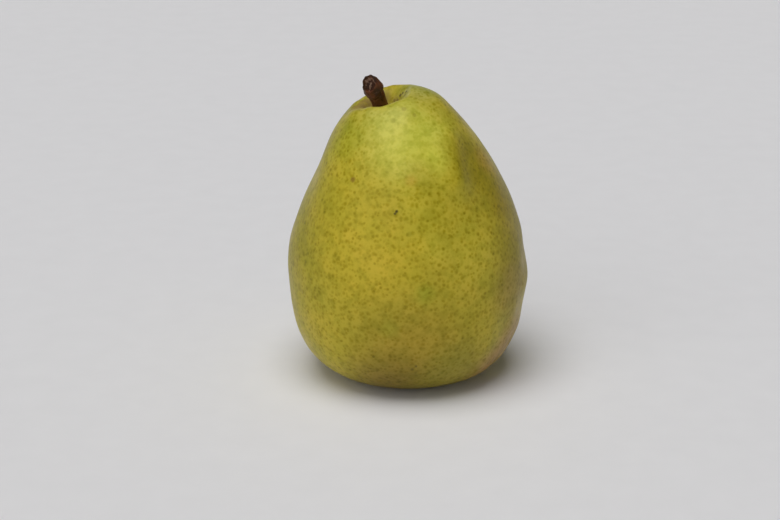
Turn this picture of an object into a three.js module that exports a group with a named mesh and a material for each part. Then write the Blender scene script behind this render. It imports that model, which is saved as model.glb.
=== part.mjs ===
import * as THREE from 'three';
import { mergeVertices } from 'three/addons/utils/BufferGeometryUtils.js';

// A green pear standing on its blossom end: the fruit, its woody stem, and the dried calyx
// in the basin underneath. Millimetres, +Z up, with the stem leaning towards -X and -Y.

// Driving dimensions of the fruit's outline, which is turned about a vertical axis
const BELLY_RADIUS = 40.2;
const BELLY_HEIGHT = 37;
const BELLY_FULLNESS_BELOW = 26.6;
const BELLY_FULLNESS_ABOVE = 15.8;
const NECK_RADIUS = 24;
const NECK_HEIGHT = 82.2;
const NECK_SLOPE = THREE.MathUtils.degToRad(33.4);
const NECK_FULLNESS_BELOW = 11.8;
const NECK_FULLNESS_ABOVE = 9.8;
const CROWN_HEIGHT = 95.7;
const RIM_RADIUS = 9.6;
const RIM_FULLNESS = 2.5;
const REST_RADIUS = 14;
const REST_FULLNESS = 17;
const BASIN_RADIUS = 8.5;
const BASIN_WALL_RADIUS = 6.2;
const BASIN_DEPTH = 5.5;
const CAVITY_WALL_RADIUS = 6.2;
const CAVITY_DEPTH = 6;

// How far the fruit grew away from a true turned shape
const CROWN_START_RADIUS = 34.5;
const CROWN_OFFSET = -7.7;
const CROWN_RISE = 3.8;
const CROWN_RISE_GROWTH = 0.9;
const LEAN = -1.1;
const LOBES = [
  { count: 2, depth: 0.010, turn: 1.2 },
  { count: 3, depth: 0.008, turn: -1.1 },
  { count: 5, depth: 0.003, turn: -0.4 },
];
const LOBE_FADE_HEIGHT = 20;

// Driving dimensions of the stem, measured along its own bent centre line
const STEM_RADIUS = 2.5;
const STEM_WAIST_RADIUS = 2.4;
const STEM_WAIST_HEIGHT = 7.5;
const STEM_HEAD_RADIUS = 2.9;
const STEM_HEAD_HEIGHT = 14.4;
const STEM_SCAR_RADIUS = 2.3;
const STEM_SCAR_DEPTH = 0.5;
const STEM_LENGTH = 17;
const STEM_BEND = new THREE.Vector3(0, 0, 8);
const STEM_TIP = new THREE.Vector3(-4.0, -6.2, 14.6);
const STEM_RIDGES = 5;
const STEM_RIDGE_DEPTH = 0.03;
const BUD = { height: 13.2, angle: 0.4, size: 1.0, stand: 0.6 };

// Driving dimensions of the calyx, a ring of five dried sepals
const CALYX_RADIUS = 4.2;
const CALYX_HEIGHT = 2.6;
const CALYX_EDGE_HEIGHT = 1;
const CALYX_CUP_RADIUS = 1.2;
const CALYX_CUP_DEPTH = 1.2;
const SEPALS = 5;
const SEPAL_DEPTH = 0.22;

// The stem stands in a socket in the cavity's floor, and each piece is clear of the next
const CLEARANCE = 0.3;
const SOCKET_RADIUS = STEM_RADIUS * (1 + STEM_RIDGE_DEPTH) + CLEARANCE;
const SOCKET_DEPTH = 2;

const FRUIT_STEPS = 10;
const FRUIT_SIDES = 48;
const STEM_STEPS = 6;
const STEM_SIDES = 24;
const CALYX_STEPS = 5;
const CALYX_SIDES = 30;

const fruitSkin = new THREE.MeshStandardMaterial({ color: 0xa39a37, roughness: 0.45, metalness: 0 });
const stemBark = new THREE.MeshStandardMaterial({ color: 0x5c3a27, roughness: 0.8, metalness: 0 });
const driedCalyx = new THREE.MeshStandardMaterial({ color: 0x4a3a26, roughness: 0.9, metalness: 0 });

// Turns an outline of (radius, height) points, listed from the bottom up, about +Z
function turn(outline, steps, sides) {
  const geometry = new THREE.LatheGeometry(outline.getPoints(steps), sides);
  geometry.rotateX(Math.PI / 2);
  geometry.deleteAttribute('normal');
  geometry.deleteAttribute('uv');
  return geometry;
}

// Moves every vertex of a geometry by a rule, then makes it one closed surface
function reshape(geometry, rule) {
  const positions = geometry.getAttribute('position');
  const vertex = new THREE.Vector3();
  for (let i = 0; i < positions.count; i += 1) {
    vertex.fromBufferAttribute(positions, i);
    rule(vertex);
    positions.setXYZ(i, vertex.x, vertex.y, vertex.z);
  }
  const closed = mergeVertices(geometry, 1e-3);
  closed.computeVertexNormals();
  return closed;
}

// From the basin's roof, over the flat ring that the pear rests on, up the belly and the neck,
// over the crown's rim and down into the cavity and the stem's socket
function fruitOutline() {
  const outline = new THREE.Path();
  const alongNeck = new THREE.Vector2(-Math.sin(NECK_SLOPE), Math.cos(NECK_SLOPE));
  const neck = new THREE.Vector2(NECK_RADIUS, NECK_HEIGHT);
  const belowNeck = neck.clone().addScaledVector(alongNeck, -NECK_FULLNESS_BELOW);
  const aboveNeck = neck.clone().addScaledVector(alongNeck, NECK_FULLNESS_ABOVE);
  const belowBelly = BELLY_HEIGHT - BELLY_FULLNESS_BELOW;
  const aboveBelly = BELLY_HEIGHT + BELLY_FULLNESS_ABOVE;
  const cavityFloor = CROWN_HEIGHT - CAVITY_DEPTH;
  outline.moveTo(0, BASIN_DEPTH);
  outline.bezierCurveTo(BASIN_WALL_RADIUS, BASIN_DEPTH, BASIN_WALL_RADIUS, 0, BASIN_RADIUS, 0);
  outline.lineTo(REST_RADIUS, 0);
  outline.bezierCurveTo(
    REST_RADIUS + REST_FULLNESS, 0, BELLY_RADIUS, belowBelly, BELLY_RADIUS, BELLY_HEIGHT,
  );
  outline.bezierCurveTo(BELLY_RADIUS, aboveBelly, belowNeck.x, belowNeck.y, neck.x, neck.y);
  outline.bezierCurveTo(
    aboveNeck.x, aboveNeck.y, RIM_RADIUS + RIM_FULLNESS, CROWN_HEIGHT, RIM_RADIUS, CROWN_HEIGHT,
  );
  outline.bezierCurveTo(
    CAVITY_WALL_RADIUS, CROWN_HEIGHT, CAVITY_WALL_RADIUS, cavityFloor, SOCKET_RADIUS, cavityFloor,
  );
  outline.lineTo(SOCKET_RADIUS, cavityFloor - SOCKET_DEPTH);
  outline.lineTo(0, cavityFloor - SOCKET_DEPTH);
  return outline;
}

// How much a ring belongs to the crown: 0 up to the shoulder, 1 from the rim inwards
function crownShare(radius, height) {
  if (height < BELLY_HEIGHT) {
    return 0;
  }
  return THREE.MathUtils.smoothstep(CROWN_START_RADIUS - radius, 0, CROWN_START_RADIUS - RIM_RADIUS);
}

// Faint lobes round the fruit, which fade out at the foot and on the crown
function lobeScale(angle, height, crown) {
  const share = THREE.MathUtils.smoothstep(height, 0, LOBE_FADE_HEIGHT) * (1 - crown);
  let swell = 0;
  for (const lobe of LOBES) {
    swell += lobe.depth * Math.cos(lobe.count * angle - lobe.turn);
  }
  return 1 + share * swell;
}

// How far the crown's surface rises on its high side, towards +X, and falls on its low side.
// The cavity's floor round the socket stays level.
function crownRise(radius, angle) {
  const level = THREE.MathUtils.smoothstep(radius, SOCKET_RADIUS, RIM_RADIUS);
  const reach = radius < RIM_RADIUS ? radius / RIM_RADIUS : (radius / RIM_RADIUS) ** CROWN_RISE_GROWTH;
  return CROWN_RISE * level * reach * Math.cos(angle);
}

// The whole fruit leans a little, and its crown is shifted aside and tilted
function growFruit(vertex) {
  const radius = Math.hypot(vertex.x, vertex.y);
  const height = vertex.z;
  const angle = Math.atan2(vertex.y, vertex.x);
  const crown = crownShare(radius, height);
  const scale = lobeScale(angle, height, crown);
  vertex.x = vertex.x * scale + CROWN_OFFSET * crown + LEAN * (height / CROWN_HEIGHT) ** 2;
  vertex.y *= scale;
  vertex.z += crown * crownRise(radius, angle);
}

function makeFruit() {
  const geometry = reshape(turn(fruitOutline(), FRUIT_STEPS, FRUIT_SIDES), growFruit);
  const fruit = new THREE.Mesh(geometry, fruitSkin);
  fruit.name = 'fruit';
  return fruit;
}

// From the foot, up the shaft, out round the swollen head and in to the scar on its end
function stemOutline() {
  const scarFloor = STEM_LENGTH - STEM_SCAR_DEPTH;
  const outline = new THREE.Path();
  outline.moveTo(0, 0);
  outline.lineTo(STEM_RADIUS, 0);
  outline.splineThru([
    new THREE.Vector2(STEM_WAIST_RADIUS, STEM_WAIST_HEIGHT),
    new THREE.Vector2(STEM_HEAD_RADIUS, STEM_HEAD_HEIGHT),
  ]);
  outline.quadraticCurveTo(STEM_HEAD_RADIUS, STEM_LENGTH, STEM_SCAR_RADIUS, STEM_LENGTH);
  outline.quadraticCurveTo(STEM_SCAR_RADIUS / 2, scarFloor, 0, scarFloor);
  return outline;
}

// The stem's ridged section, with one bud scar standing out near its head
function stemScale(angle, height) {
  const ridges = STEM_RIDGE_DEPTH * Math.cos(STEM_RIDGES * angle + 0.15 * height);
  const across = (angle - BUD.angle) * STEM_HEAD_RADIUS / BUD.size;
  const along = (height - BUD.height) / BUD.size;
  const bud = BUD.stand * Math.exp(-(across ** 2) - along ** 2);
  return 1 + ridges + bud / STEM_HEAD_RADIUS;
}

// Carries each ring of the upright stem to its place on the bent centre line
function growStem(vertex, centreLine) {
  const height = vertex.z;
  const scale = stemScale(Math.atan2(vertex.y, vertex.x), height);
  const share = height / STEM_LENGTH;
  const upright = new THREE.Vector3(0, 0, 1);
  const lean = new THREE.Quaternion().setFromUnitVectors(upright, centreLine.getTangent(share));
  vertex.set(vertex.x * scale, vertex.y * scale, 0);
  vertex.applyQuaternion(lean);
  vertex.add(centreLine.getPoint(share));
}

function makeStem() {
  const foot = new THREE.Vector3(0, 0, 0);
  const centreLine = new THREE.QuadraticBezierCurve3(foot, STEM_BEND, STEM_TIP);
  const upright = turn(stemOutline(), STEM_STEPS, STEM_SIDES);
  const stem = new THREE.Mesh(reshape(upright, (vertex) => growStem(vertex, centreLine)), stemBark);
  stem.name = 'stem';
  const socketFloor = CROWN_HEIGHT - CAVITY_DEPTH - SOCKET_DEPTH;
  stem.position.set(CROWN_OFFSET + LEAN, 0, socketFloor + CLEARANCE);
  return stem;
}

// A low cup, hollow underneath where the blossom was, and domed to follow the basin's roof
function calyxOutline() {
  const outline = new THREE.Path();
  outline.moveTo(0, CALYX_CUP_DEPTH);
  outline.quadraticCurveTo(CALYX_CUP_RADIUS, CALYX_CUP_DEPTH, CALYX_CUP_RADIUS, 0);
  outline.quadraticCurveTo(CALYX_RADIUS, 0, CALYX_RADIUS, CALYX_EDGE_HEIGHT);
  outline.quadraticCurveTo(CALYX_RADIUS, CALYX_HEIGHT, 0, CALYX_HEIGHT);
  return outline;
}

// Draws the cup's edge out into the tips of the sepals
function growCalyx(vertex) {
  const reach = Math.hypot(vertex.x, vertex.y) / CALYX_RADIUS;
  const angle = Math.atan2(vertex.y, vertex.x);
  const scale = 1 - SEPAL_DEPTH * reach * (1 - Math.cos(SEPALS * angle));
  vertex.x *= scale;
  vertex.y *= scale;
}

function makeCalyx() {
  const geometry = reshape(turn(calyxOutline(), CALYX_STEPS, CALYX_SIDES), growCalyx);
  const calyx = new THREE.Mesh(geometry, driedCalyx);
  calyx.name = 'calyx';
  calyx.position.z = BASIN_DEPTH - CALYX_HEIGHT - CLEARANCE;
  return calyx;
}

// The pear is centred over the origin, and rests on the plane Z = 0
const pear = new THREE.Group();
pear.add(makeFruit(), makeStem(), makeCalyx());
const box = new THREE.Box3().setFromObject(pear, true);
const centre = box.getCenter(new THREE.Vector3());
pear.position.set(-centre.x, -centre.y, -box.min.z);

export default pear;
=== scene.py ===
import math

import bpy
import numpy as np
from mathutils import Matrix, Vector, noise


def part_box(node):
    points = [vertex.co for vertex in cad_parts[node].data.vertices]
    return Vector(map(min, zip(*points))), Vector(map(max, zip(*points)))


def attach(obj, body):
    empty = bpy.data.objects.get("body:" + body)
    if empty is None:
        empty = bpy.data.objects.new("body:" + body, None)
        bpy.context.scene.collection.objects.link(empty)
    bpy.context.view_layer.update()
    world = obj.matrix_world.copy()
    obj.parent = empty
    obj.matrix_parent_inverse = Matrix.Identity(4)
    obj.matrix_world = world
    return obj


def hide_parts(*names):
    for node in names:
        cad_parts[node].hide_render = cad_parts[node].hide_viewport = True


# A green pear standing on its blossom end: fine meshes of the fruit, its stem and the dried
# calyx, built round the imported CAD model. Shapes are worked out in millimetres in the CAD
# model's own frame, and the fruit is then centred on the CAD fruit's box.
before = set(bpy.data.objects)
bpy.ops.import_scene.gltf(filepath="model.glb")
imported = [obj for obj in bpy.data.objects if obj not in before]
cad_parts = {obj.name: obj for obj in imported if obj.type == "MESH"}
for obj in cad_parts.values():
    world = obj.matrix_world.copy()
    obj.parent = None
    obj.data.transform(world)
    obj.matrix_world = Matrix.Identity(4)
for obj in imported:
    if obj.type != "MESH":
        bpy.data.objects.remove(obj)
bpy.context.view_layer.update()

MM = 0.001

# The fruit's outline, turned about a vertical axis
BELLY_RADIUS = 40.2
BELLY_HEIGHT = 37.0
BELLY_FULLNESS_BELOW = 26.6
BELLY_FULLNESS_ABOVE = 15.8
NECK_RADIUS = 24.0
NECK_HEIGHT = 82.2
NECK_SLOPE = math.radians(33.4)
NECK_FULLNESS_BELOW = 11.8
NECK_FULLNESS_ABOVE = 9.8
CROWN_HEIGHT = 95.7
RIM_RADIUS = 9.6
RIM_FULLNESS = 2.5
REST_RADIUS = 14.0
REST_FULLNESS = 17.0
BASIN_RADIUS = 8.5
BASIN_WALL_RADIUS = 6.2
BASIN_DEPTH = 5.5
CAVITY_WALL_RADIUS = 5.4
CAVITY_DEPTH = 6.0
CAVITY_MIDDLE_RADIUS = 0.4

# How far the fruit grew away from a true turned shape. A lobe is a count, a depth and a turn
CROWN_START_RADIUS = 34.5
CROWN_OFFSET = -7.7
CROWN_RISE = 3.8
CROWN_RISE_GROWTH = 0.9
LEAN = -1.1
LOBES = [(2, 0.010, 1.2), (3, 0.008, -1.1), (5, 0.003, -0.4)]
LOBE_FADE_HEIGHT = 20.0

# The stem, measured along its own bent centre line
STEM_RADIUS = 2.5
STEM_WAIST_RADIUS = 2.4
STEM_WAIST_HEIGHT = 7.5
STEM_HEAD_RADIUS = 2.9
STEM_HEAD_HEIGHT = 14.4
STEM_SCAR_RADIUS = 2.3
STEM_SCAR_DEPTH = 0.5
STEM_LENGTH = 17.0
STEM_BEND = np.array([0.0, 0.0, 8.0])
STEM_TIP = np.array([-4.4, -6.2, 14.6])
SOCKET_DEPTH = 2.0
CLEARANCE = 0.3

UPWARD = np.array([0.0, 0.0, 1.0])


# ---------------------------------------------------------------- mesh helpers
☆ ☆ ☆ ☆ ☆
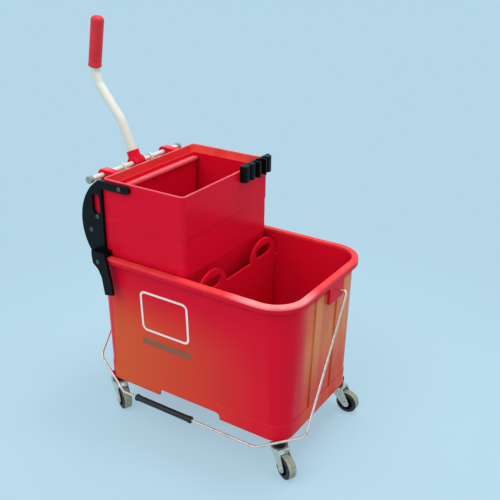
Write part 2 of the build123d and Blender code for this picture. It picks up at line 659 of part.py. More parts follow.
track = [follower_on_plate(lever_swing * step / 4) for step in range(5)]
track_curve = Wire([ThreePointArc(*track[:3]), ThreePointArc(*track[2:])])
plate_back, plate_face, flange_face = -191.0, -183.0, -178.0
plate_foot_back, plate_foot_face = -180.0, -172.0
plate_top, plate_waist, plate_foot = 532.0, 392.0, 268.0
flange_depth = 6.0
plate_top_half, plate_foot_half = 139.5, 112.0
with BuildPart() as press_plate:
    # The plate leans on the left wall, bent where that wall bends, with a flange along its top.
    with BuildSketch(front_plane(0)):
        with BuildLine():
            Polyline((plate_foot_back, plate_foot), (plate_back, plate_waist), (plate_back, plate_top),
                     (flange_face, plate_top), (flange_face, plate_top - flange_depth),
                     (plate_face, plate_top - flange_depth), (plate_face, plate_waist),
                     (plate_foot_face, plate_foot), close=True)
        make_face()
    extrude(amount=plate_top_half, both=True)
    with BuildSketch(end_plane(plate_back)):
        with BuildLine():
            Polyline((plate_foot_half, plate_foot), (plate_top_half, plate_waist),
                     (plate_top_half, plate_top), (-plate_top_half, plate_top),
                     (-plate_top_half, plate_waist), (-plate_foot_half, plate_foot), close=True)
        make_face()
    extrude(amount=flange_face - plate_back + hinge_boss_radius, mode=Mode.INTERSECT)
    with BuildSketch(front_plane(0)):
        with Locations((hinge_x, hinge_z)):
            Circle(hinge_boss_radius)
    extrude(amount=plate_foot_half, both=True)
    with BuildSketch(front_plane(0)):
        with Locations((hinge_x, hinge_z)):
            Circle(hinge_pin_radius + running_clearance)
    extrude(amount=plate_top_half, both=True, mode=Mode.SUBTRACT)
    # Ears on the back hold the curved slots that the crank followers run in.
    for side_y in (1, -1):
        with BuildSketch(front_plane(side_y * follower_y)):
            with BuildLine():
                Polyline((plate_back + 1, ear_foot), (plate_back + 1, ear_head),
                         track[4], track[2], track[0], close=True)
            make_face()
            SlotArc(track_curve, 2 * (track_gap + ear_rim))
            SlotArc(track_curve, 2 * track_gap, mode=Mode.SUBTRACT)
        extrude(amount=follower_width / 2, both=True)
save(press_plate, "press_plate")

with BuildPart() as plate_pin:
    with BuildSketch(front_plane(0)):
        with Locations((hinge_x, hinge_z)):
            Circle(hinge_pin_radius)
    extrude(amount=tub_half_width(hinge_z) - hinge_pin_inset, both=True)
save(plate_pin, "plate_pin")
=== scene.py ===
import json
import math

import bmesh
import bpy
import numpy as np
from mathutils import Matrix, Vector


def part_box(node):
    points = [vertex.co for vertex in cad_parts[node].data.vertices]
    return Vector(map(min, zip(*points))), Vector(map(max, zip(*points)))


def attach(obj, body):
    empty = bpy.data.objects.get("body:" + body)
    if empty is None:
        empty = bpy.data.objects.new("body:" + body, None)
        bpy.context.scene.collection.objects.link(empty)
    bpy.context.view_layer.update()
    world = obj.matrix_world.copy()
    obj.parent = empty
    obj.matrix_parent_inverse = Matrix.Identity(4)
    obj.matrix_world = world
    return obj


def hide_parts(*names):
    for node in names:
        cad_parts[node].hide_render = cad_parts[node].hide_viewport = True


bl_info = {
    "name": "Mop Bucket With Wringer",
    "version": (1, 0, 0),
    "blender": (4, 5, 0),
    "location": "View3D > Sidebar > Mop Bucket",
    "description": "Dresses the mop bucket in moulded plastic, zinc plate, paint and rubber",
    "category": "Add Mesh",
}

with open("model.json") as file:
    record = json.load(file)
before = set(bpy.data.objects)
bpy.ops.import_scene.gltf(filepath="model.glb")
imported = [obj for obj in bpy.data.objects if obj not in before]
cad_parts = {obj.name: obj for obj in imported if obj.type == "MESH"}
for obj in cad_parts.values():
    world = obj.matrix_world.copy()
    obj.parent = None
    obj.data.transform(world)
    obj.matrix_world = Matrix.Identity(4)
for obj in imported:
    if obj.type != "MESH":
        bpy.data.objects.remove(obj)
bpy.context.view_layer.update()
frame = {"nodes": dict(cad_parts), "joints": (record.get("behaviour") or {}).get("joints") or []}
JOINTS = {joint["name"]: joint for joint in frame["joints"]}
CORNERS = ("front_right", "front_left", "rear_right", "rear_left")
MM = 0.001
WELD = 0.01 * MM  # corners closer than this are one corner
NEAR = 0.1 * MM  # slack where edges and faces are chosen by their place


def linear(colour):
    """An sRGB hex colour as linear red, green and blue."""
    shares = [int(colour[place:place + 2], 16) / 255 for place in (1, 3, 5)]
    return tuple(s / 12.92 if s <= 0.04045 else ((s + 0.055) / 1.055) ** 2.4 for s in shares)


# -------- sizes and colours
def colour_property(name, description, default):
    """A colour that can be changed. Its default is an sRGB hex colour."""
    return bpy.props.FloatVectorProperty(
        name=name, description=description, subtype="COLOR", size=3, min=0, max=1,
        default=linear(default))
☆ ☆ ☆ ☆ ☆
• _Problem description_
Nothing but the lines from the one with "pear.add(makeFruit(), makeStem(), makeCalyx());" through the one with "# model's own" should be repeated, and each exactly.

• _Response_
pear.add(makeFruit(), makeStem(), makeCalyx());
const box = new THREE.Box3().setFromObject(pear, true);
const centre = box.getCenter(new THREE.Vector3());
pear.position.set(-centre.x, -centre.y, -box.min.z);

export default pear;
=== scene.py ===
import math

import bpy
import numpy as np
from mathutils import Matrix, Vector, noise


def part_box(node):
    points = [vertex.co for vertex in cad_parts[node].data.vertices]
    return Vector(map(min, zip(*points))), Vector(map(max, zip(*points)))


def attach(obj, body):
    empty = bpy.data.objects.get("body:" + body)
    if empty is None:
        empty = bpy.data.objects.new("body:" + body, None)
        bpy.context.scene.collection.objects.link(empty)
    bpy.context.view_layer.update()
    world = obj.matrix_world.copy()
    obj.parent = empty
    obj.matrix_parent_inverse = Matrix.Identity(4)
    obj.matrix_world = world
    return obj


def hide_parts(*names):
    for node in names:
        cad_parts[node].hide_render = cad_parts[node].hide_viewport = True


# A green pear standing on its blossom end: fine meshes of the fruit, its stem and the dried
# calyx, built round the imported CAD model. Shapes are worked out in millimetres in the CAD
# model's own frame, and the fruit is then centred on the CAD fruit's box.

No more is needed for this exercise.